Map of California showing outlines of Yosemite and Sequoia & Kings Canyon National Parks.

Map of California showing outlines of Yosemite and Sequoia & Kings Canyon National Parks. (Public domain.)

The objectives of the Yosemite National Park Flow Modeling Study (FMS) are to create a 2D+ flow model of the Merced River from the Happy Isles USGS gage to Sentinel Bridge. The flow model will then be used to evaluate several scenarios including removal or raising of bridges or other restoration actions, such as channel narrowing and bank reconstruction.

The location of the proposed FMS is the Merced River in Yosemite National Park, starting at the Happy Isles United States Geological Survey (USGS) gage and ending approximately 400m upstream of Sentinel Bridge. The reach of river includes seven bridges (six road bridges, 1 foot bridge) which are one of the main focuses of the flow model. 

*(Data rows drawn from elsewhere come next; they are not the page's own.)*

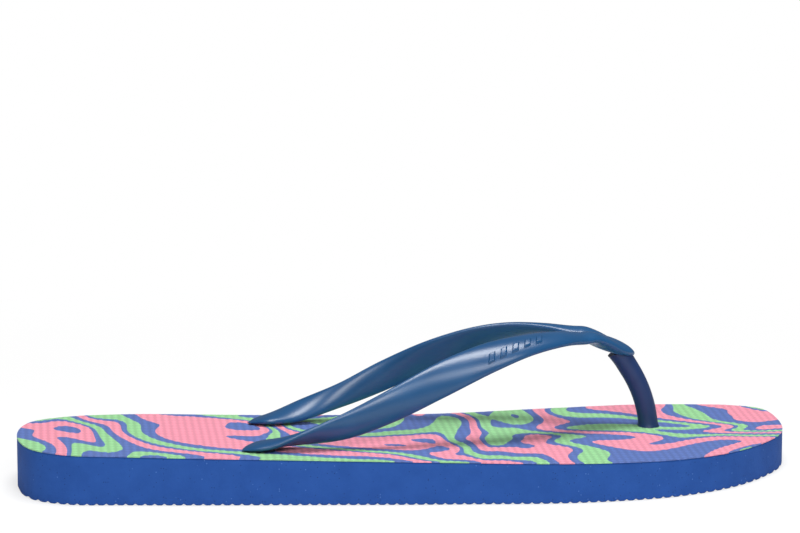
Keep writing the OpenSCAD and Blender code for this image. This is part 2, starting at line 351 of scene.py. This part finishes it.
# Rows along an arm from its tail: share of the way from plug to fork, bow out, share of the height,
# of the width, of the thickness and of the crown, twist in degrees, and for the inner arm the
# degrees that it twists further and the share of the width that it is narrower
armRows = [
    (-0.070, -0.6, 0.000, 0.03, 0.05, 0.0, 180, 0, 0),
    (-0.064, -0.6, 0.000, 0.20, 0.16, 0.0, 180, 0, 0),
    (-0.044, -0.3, 0.000, 0.52, 0.50, 0.0, 180, 0, 0),
    (0.000, 0.0, 0.000, 0.78, 0.95, 0.0, 178, 0, 0),
    (0.095, 2.6, 0.0705, 0.80, 1.00, 0.4, 150, 0, 0.04),
    (0.230, 6.2, 0.206, 0.80, 1.00, 0.8, 108, 0, 0.14),
    (0.365, 9.2, 0.423, 0.90, 1.00, 1.0, 90, 0, 0.07),
    (0.515, 10.2, 0.679, 0.92, 1.00, 1.0, 68, 3, 0),
    (0.665, 11.0, 0.900, 0.89, 1.00, 1.0, 42, 11, 0),
    (0.780, 11.3, 1.012, 0.85, 1.00, 1.0, 23, 18, 0),
    (0.900, 9.2, 1.042, 0.81, 1.00, 1.0, 9, 14, 0),
]
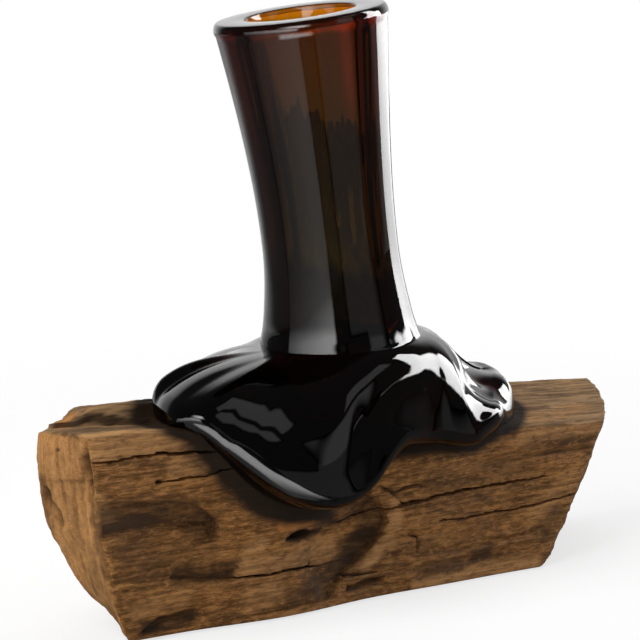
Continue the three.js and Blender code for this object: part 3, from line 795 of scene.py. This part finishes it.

The scope of work for the proposed study consists of four parts:

  1. Merging of existing topographic datasets to create a single floodplain – channel topographic dataset (includes merging of aerial LiDAR, terrestrial LiDAR and ground survey data). The existing topographic datasets will be provided by the National Park Service (NPS) to the Flow Modeling Team.
  2. Quality assessment of the topographic data, potentially including additional surveying of portions of the channel and/or resurveying control points as needed. Surveys will be performed using an RTK or total station (equipment provided by NPS).
  3. Creation of 2D+ flow model for the floodplain and channel of the , including bridges. The flow model proposed for use in this study is the USGS Multidimensional Surface Water Modeling System (MD-SWMS), which is a pre- and post-processing application for computationally modeling surface water hydraulics. As part of the model creation and calibration, some field work will be necessary including collection of water surface elevations and bed roughness estimates.
  4. Evaluation of scenarios using the created 2D+ flow model. The Flow Modeling Team will meet with NPS personnel to determine the scenarios used in the flow model. Likely scenarios will include modifications to existing bridges, and alterations of the bed and/or banks of the river.

It is expected that NPS will provide the topographic datasets to the Flow Modeling Team in a timely manner so that work may begin on the merging and quality assessments as soon as possible. NPS will provide ground survey equipment (RTK and/or total station), while USGS will provide equipment to measure water surface elevations and/or flow and channel characteristics. 

The Flow Modeling Team will meet with NPS personnel (2+ times) during the course of the study to review and set flow modeling scenarios. The Flow Modeling Team will also be expected to give presentations of modeling scenarios to NPS personnel to help guide the scenario selection process.